→ **Goal of the exercise**
Set down the whole listing verbatim.

→ **Data rows**
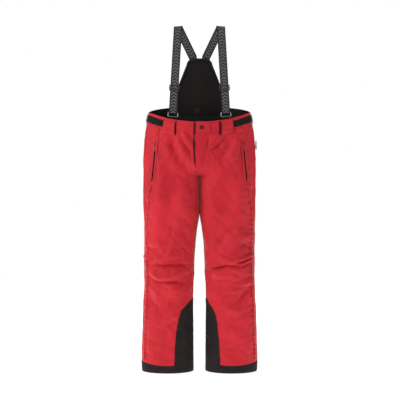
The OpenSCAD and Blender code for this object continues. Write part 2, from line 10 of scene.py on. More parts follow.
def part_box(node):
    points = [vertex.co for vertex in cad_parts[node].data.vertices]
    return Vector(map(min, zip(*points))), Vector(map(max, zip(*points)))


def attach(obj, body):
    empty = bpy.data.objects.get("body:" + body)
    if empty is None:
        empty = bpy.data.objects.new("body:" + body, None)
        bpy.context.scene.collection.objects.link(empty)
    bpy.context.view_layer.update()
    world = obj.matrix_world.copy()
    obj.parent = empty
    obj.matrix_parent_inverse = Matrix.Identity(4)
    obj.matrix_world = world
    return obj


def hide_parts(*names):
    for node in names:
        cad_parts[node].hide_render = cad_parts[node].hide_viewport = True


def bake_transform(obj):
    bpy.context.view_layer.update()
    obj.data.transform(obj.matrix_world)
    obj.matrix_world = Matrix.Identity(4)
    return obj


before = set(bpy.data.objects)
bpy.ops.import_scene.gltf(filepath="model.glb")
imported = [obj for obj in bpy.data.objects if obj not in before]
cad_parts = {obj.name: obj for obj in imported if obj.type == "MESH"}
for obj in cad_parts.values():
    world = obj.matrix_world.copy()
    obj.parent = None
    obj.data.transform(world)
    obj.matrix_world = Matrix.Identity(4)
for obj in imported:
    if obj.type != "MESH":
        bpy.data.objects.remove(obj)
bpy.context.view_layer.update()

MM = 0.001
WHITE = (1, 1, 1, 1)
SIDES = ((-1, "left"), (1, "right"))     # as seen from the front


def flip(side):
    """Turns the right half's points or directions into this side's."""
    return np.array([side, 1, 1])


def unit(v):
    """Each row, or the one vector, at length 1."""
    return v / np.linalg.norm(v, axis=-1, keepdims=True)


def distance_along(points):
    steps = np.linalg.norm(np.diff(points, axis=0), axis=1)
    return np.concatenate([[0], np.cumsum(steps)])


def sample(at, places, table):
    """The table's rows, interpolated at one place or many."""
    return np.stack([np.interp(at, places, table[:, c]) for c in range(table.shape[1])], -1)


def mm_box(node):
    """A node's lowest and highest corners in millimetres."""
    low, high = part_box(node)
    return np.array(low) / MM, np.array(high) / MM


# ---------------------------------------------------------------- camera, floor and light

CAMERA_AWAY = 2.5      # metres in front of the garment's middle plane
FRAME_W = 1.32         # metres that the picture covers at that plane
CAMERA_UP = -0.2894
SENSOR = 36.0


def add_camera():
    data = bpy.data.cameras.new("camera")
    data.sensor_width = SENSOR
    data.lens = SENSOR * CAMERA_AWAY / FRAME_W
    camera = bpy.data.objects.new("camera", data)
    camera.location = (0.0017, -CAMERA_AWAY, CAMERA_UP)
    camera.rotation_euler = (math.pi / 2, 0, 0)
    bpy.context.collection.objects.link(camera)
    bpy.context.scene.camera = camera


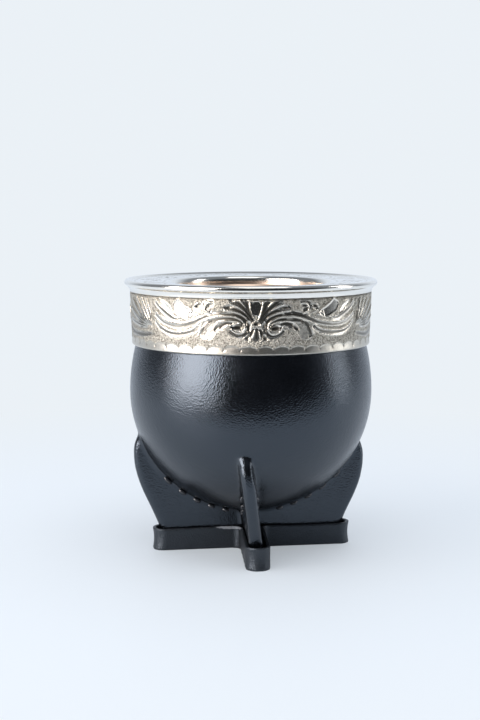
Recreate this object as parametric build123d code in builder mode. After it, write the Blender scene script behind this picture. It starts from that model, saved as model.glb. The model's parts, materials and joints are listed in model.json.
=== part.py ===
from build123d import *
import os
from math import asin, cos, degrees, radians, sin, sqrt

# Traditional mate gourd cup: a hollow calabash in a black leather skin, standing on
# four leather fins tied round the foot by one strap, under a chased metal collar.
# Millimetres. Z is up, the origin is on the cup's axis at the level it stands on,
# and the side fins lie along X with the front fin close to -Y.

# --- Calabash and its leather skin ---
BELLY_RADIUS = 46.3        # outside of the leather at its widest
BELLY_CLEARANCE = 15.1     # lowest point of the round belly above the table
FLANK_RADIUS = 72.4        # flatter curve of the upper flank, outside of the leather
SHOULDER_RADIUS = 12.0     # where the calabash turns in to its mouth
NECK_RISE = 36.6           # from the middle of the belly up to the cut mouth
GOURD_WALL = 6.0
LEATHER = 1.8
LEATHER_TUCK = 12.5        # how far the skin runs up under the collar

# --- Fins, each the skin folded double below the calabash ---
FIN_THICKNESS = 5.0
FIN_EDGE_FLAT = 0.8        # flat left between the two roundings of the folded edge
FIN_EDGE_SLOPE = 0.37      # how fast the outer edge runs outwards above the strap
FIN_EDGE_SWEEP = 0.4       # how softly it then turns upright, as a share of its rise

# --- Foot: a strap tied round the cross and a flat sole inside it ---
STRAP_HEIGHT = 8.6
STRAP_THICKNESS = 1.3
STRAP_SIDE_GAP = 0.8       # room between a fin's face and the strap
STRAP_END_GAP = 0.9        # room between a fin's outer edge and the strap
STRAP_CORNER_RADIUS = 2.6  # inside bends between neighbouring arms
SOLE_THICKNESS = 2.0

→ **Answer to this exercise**
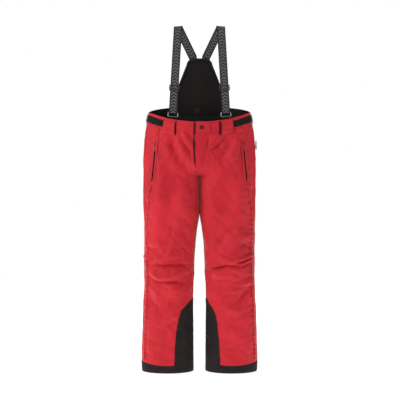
The OpenSCAD and Blender code for this object continues. Write part 2, from line 10 of scene.py on. More parts follow.
def part_box(node):
    points = [vertex.co for vertex in cad_parts[node].data.vertices]
    return Vector(map(min, zip(*points))), Vector(map(max, zip(*points)))


def attach(obj, body):
    empty = bpy.data.objects.get("body:" + body)
    if empty is None:
        empty = bpy.data.objects.new("body:" + body, None)
        bpy.context.scene.collection.objects.link(empty)
    bpy.context.view_layer.update()
    world = obj.matrix_world.copy()
    obj.parent = empty
    obj.matrix_parent_inverse = Matrix.Identity(4)
    obj.matrix_world = world
    return obj


def hide_parts(*names):
    for node in names:
        cad_parts[node].hide_render = cad_parts[node].hide_viewport = True


def bake_transform(obj):
    bpy.context.view_layer.update()
    obj.data.transform(obj.matrix_world)
    obj.matrix_world = Matrix.Identity(4)
    return obj


before = set(bpy.data.objects)
bpy.ops.import_scene.gltf(filepath="model.glb")
imported = [obj for obj in bpy.data.objects if obj not in before]
cad_parts = {obj.name: obj for obj in imported if obj.type == "MESH"}
for obj in cad_parts.values():
    world = obj.matrix_world.copy()
    obj.parent = None
    obj.data.transform(world)
    obj.matrix_world = Matrix.Identity(4)
for obj in imported:
    if obj.type != "MESH":
        bpy.data.objects.remove(obj)
bpy.context.view_layer.update()

MM = 0.001
WHITE = (1, 1, 1, 1)
SIDES = ((-1, "left"), (1, "right"))     # as seen from the front


def flip(side):
    """Turns the right half's points or directions into this side's."""
    return np.array([side, 1, 1])


def unit(v):
    """Each row, or the one vector, at length 1."""
    return v / np.linalg.norm(v, axis=-1, keepdims=True)


def distance_along(points):
    steps = np.linalg.norm(np.diff(points, axis=0), axis=1)
    return np.concatenate([[0], np.cumsum(steps)])


def sample(at, places, table):
    """The table's rows, interpolated at one place or many."""
    return np.stack([np.interp(at, places, table[:, c]) for c in range(table.shape[1])], -1)


def mm_box(node):
    """A node's lowest and highest corners in millimetres."""
    low, high = part_box(node)
    return np.array(low) / MM, np.array(high) / MM


# ---------------------------------------------------------------- camera, floor and light

CAMERA_AWAY = 2.5      # metres in front of the garment's middle plane
FRAME_W = 1.32         # metres that the picture covers at that plane
CAMERA_UP = -0.2894
SENSOR = 36.0


def add_camera():
    data = bpy.data.cameras.new("camera")
    data.sensor_width = SENSOR
    data.lens = SENSOR * CAMERA_AWAY / FRAME_W
    camera = bpy.data.objects.new("camera", data)
    camera.location = (0.0017, -CAMERA_AWAY, CAMERA_UP)
    camera.rotation_euler = (math.pi / 2, 0, 0)
    bpy.context.collection.objects.link(camera)
    bpy.context.scene.camera = camera


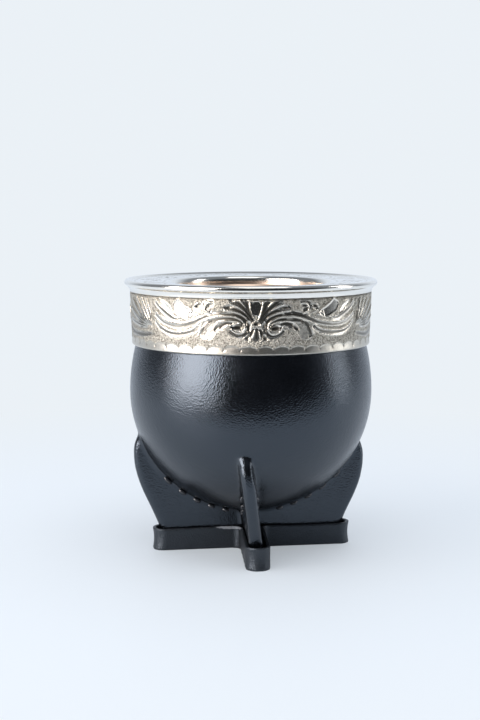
Recreate this object as parametric build123d code in builder mode. After it, write the Blender scene script behind this picture. It starts from that model, saved as model.glb. The model's parts, materials and joints are listed in model.json.
=== part.py ===
from build123d import *
import os
from math import asin, cos, degrees, radians, sin, sqrt

# Traditional mate gourd cup: a hollow calabash in a black leather skin, standing on
# four leather fins tied round the foot by one strap, under a chased metal collar.
# Millimetres. Z is up, the origin is on the cup's axis at the level it stands on,
# and the side fins lie along X with the front fin close to -Y.

# --- Calabash and its leather skin ---
BELLY_RADIUS = 46.3        # outside of the leather at its widest
BELLY_CLEARANCE = 15.1     # lowest point of the round belly above the table
FLANK_RADIUS = 72.4        # flatter curve of the upper flank, outside of the leather
SHOULDER_RADIUS = 12.0     # where the calabash turns in to its mouth
NECK_RISE = 36.6           # from the middle of the belly up to the cut mouth
GOURD_WALL = 6.0
LEATHER = 1.8
LEATHER_TUCK = 12.5        # how far the skin runs up under the collar

# --- Fins, each the skin folded double below the calabash ---
FIN_THICKNESS = 5.0
FIN_EDGE_FLAT = 0.8        # flat left between the two roundings of the folded edge
FIN_EDGE_SLOPE = 0.37      # how fast the outer edge runs outwards above the strap
FIN_EDGE_SWEEP = 0.4       # how softly it then turns upright, as a share of its rise

# --- Foot: a strap tied round the cross and a flat sole inside it ---
STRAP_HEIGHT = 8.6
STRAP_THICKNESS = 1.3
STRAP_SIDE_GAP = 0.8       # room between a fin's face and the strap
STRAP_END_GAP = 0.9        # room between a fin's outer edge and the strap
STRAP_CORNER_RADIUS = 2.6  # inside bends between neighbouring arms
SOLE_THICKNESS = 2.0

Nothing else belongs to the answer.